:: Exercise ::
Repeat exactly the lines of the listing below, please, starting with the first and ending with the line containing "# and the hose outlets."; leave out the rest.

:: Given information ::
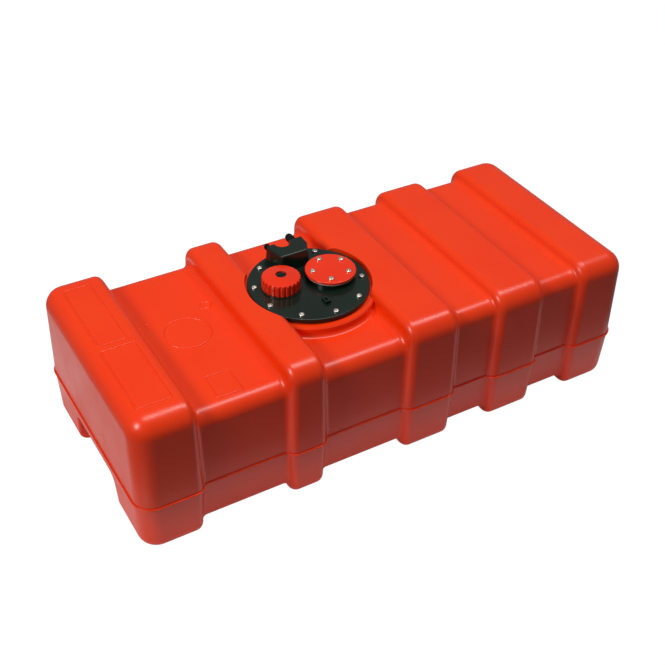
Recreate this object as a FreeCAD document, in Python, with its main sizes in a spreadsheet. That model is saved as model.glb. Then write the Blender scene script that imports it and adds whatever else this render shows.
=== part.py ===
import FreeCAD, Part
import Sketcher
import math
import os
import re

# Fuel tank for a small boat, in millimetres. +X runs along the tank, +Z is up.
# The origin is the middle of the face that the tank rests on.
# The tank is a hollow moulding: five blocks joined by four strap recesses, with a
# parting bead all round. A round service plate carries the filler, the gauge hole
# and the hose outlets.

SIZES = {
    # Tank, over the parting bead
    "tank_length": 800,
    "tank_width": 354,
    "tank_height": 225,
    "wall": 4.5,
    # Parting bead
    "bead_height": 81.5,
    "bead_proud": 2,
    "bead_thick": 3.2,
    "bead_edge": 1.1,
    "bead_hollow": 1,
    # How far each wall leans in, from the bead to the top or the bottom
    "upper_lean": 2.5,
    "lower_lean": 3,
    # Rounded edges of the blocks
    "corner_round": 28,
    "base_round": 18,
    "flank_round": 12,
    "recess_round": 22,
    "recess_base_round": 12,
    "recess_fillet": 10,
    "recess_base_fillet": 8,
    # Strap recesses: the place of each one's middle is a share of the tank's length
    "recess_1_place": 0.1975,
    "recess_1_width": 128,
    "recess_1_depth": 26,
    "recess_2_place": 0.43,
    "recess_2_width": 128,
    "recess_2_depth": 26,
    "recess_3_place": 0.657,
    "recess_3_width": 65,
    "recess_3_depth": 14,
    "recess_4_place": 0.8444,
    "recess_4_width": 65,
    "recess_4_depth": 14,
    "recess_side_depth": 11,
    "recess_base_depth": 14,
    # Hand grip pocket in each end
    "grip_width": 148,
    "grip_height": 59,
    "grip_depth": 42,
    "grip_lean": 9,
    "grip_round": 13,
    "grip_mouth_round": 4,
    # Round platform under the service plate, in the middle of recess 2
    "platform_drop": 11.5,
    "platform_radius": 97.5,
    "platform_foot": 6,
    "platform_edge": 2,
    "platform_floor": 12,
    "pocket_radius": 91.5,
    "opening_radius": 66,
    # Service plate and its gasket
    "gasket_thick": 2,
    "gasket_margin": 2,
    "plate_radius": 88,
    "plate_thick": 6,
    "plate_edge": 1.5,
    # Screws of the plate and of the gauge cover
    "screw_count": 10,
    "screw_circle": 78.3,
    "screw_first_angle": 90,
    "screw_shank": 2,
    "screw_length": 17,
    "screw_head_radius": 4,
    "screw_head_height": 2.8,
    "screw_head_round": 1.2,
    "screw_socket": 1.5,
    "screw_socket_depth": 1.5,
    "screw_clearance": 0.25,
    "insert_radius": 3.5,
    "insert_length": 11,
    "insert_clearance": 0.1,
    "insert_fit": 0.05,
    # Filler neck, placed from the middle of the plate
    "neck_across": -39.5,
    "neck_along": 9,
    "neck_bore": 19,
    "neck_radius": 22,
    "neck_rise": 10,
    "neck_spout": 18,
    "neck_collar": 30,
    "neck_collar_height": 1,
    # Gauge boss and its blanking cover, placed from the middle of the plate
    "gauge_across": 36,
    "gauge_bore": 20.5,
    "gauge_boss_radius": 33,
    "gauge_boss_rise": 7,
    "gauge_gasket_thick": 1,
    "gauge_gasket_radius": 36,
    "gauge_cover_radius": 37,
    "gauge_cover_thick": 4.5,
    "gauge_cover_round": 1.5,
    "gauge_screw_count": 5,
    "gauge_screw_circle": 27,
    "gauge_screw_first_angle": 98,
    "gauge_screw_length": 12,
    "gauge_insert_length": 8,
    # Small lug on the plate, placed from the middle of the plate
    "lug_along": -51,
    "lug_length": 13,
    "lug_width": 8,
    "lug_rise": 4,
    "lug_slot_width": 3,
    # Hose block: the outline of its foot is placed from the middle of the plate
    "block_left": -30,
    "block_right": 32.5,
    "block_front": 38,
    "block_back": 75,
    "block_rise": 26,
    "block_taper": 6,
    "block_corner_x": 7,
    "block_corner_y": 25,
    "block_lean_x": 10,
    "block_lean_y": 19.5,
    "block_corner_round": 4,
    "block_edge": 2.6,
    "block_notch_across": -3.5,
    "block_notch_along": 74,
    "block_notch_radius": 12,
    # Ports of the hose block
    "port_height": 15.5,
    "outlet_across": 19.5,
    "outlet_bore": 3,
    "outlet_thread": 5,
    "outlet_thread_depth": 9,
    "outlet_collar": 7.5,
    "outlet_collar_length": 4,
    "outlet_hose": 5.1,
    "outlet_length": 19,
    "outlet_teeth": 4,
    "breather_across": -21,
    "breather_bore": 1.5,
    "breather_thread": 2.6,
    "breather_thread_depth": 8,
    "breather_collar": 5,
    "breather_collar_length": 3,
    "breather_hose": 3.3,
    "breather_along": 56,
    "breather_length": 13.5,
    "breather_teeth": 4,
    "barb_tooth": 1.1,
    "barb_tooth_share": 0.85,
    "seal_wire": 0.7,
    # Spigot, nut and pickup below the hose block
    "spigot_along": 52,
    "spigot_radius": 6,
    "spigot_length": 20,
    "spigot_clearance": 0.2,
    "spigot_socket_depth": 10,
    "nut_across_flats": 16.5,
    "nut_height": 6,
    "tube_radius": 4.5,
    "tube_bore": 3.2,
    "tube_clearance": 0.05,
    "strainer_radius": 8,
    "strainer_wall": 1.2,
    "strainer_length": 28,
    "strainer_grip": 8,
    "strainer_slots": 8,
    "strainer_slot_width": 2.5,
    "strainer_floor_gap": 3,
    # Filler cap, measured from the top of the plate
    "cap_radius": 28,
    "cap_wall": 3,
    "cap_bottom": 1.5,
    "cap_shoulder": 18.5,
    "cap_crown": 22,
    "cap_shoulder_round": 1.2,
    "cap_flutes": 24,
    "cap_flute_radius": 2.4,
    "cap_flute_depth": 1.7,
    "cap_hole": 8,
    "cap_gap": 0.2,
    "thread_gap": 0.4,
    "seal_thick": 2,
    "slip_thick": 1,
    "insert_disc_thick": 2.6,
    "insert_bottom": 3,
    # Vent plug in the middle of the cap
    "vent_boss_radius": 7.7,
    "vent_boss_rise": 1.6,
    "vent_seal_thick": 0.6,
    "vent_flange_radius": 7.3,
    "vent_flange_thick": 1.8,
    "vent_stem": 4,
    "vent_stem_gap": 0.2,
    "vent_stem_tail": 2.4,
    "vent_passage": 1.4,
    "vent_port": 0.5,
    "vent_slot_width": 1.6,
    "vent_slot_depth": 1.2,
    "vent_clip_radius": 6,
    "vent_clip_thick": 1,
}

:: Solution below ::
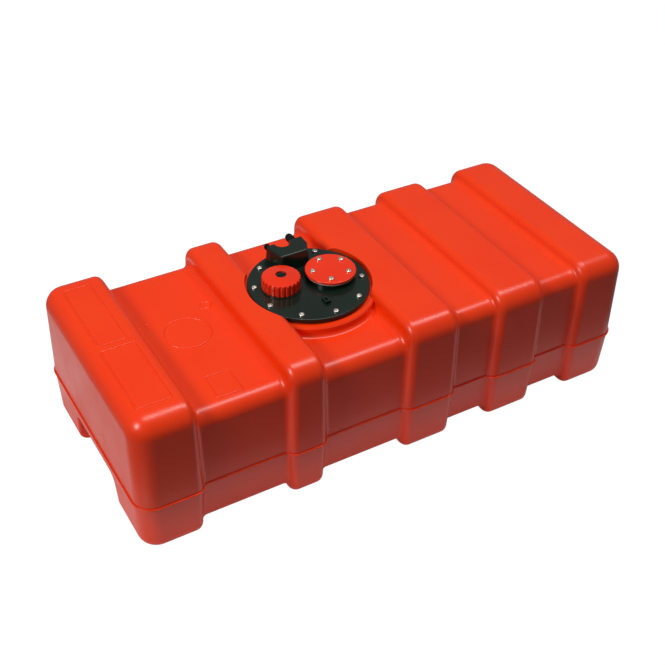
Recreate this object as a FreeCAD document, in Python, with its main sizes in a spreadsheet. That model is saved as model.glb. Then write the Blender scene script that imports it and adds whatever else this render shows.
=== part.py ===
import FreeCAD, Part
import Sketcher
import math
import os
import re

# Fuel tank for a small boat, in millimetres. +X runs along the tank, +Z is up.
# The origin is the middle of the face that the tank rests on.
# The tank is a hollow moulding: five blocks joined by four strap recesses, with a
# parting bead all round. A round service plate carries the filler, the gauge hole
# and the hose outlets.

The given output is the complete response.